Через несколько дней, 24 июля, к Марии явился Херрис с предложением от Елизаветы. Та не должна была председательствовать на суде над Марией, поскольку Марию, как помазанную королеву, нельзя было предать суду. Вместо этого Елизавета вызвала бы Морея, чтобы он объяснил свои действия. Если бы его объяснение оказалось удовлетворительным, в чем Елизавета сомневалась, Мария вернулась бы в Шотландию, но ее статус еще следовало определить, а лорды сохранили бы свои привилегии. Однако если бы объяснения оказались неудовлетворительными, Елизавета восстановила бы Марию на престоле силой, но на определенных условиях: Мария должна отказаться от всяких претензий на английский престол, от союза с Францией, отречься от мессы и принять Книгу общих молитв. Это предложение на самом деле было не чем иным, как способом заставить Марию согласиться на судебный процесс. Более того, от нее требовали отречься от своей религии и стать отступницей. Мария ни в коем случае не приняла бы это предложение, но, вместо того чтобы впасть в ярость, услышав это, королева, по сообщению Ноллиса, «отправилась на охоту и приятно провела время».
Елизавета оказалась в состоянии сделать Марии такое предложение потому, что неделей ранее Миддлмор вернулся со встречи с Мореем и сообщил, что лорды шотландского Тайного совета имеют в своем распоряжении письма, «убедительно, по нашему мнению, доказывающие, что она [Мария] выразила согласие на убийство короля, ее законного мужа». Механизм подготовки к судебному процессу был уже запущен, и Сесил с Елизаветой уверились, что смогут доказать вину Марии. Мария не знала, что Морей уже уверил Елизавету: «шотландские лорды не стали бы обвинять Марию без веских на то оснований».
К удивлению Ноллиса, Мария согласилась на все предложения Елизаветы, в том числе на принятие Книги общих молитв. Мария даже включила в состав своей свиты капеллана, принадлежавшего англиканской церкви, и посещала службы, хотя Ноллис сомневался в ее искренности. Он завершил свой доклад Сесилу очередной просьбой о деньгах, но Сесил обычно игнорировал такие просьбы.

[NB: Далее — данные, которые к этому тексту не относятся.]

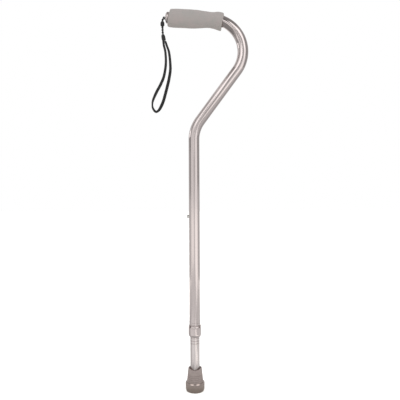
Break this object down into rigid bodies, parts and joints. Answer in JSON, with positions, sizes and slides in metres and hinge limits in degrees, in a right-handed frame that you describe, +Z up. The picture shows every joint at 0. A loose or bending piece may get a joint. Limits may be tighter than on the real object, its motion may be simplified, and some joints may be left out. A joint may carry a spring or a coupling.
{
  "type": "offset cane",
  "caption": "Height-adjustable offset walking cane with a telescopic leg, snap button, collar lock, contoured foam grip, wrist strap and rubber tip.",
  "frame": {"origin": "centre of the rubber tip's lower face, on the floor, on the shaft's axis", "axes": "+Z up the shaft's axis; -X is the way the handle's free end points, with the strap; the handle's offset bows out to +X; the snap button faces -X; Y is across the handle"},
  "size_m": [0.1979, 0.039, 0.778],
  "materials": {
    "anodised_tube": "satin",
    "leg_tube": "satin",
    "grip_foam": "matte",
    "polished_plug": "gloss",
    "spring_steel": "satin",
    "ring_plastic": "matte",
    "tip_rubber": "matte",
    "strap_black": "matte",
    "bead_black": "matte"
  },
  "bodies": {
    "leg": {"lower_tube": "leg_tube", "rubber_tip": "tip_rubber", "tip_washer": "spring_steel", "snap_spring": "spring_steel"},
    "button": {"snap_button": "spring_steel"},
    "shaft": {"upper_tube": "anodised_tube", "foam_grip": "grip_foam", "end_plug": "polished_plug", "collar_ring": "ring_plastic"},
    "collar": {"collar_nut": "anodised_tube"},
    "strap": {"strap_knot": "strap_black", "strap_cord": "strap_black", "strap_bead": "bead_black", "strap_crimp": "bead_black", "strap_loop": "strap_black"}
  },
  "joints": [
    {"name": "height_slide", "type": "slide", "parent": "leg", "child": "shaft", "axis": [0, 0, 1], "range_m": [0, 0.2032], "deforming": ["snap_button"]},
    {"name": "button_press", "type": "slide", "parent": "leg", "child": "button", "axis": [1, 0, 0], "range_m": [0, 0.0059], "stiffness_N_per_m": 1500, "deforming": ["snap_spring"]},
    {"name": "collar_turn", "type": "hinge", "parent": "shaft", "child": "collar", "pos_m": [0, 0, 0.11], "axis": [0, 0, 1], "range_deg": [-360, 0]},
    {"name": "strap_swing", "type": "hinge", "parent": "shaft", "child": "strap", "pos_m": [-0.05112, 0, 0.75984], "axis": [-0.9997, 0, 0.0262], "range_deg": [-180, 180]}
  ]
}
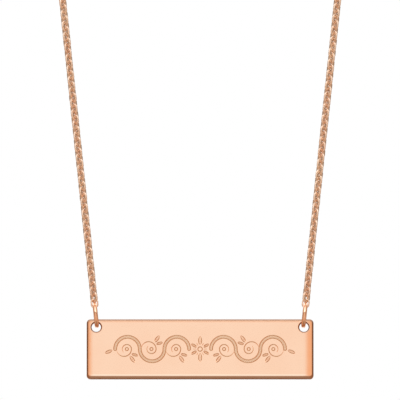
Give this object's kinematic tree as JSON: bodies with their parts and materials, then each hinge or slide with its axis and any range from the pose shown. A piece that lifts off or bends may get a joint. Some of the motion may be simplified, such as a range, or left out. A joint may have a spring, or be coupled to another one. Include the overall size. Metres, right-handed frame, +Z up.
{
  "type": "nameplate necklace",
  "caption": "Necklace with a flat engraved bar that swings from rings between runs of fine cable chain, closed by a spring ring clasp.",
  "frame": {"origin": "lowest point of the spring ring, at the middle of the necklace's back, where it lies on the nape or hangs on a peg", "axes": "+X along the bar to the wearer's left, -Y the engraved front, +Z up; the loop hangs in the XZ plane"},
  "size_m": [0.067, 0.004, 0.2005],
  "materials": {
    "polished_rose_gold": "mirror-polished rose gold",
    "rose_gold_wire": "polished rose gold wire",
    "rose_gold_chain": "tumble-polished rose gold links"
  },
  "bodies": {
    "chain_and_clasp": {"jump_ring_left": "rose_gold_wire", "jump_ring_right": "rose_gold_wire", "chain_left": "rose_gold_chain", "chain_right": "rose_gold_chain", "clasp": "rose_gold_wire", "clasp_ring": "rose_gold_wire", "catch_ring": "rose_gold_wire"},
    "bar": {"nameplate": "polished_rose_gold"}
  },
  "joints": [
    {"name": "bar_swing", "type": "hinge", "parent": "chain_and_clasp", "child": "bar", "pos_m": [0, 0, -0.18505], "axis": [1, 0, 0], "range_deg": [-140, 140]}
  ]
}
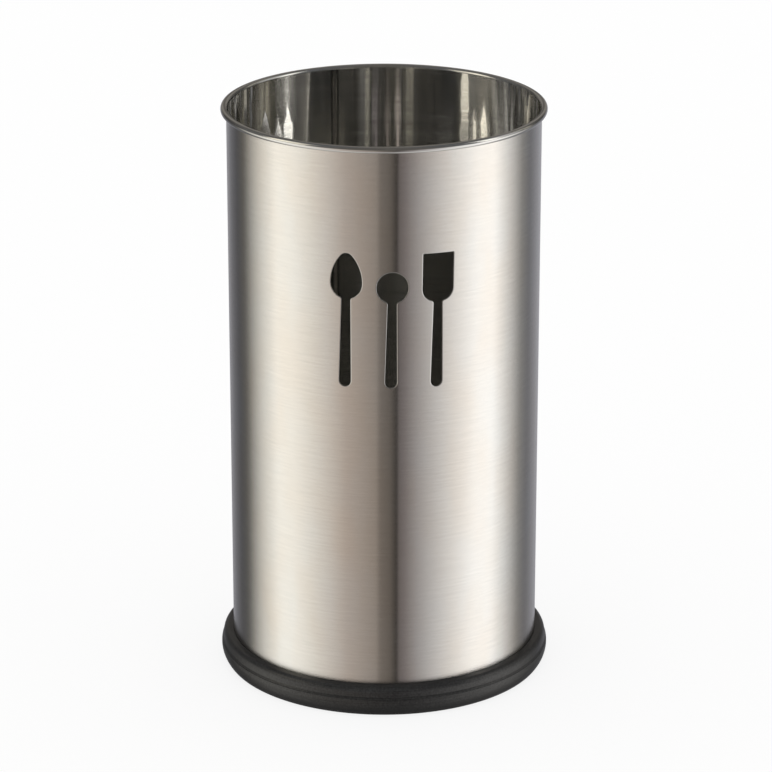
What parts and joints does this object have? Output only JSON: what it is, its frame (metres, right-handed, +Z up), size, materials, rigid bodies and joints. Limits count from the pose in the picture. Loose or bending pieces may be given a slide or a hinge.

Всего три недели спустя, 16 августа, Морей созвал парламент. Пока тот заседал, он продал часть драгоценностей Марии, чтобы расплатиться с армией. Парламент также объявил всю семью Хэмилтонов вне закона. Несмотря на это, Мария не отдала приказ о возмездии, к ярости Херриса: его земли также были конфискованы вместе с имуществом других сторонников королевы. Он обвинял Елизавету в том, что та задерживала восстановление Марии на престоле, тем самым запутывая шотландские дела.
Пока Сесил с помощью исполненного энтузиазма Морея готовил обвинительное заключение против Марии, в Болтоне жизнь текла спокойно. Мария убедила себя в том, что увещевания Елизаветы были на самом деле написаны не ею, а одним из ее «влиятельнейших подданных» — она явно имела в виду Сесила, — и выразила пожелание, чтобы ее дело слушалось в Вестминстер-холле. Из ее корреспонденции исчезла просьба о личной встрече с Елизаветой, и она прилагала больше усилий к тому, чтобы задобрить своих хозяев в Йоркшире. Мария даже посещала церковные службы. Стоит вспомнить, что сама Елизавета в свое время спрашивала сестру, католическую королеву Марию, может ли она получить наставления в католической вере, и даже посещала мессу — все это ради выживания. Мария Стюарт вряд ли была столь искусна в обмане, но, подобно многим заключенным, стремилась к разнообразию. Мария никогда, даже на мгновение, не сомневалась в своей вере. Единственная жалоба Ноллиса состояла в том, что численность ее свиты продолжала расти: теперь даже ее пажи имели слуг. Ноллис подпал под чары Марии и, когда ему сообщили о возможности побега, устроенного неким Джорджем Хероном, просто отказался поверить, что она предпримет «такую опасную авантюру».
В конце августа Мария высказала Ноллису свое особое расположение, написав ему по-английски и обещая подарить его жене памятный подарок. То была первая попытка Марии писать по-английски. Обычно Мария говорила по-французски, а когда возникала необходимость, употребляла вариант шотландского наречия с сильным французским акцентом. Современный ученый, доктор Чарлз Маккин, назвал ее речь «франко-шотландской». Мария, несомненно, чувствовала себя комфортно, только говоря по-французски. Написанные по-английски послания Елизаветы переводились для нее на шотландский.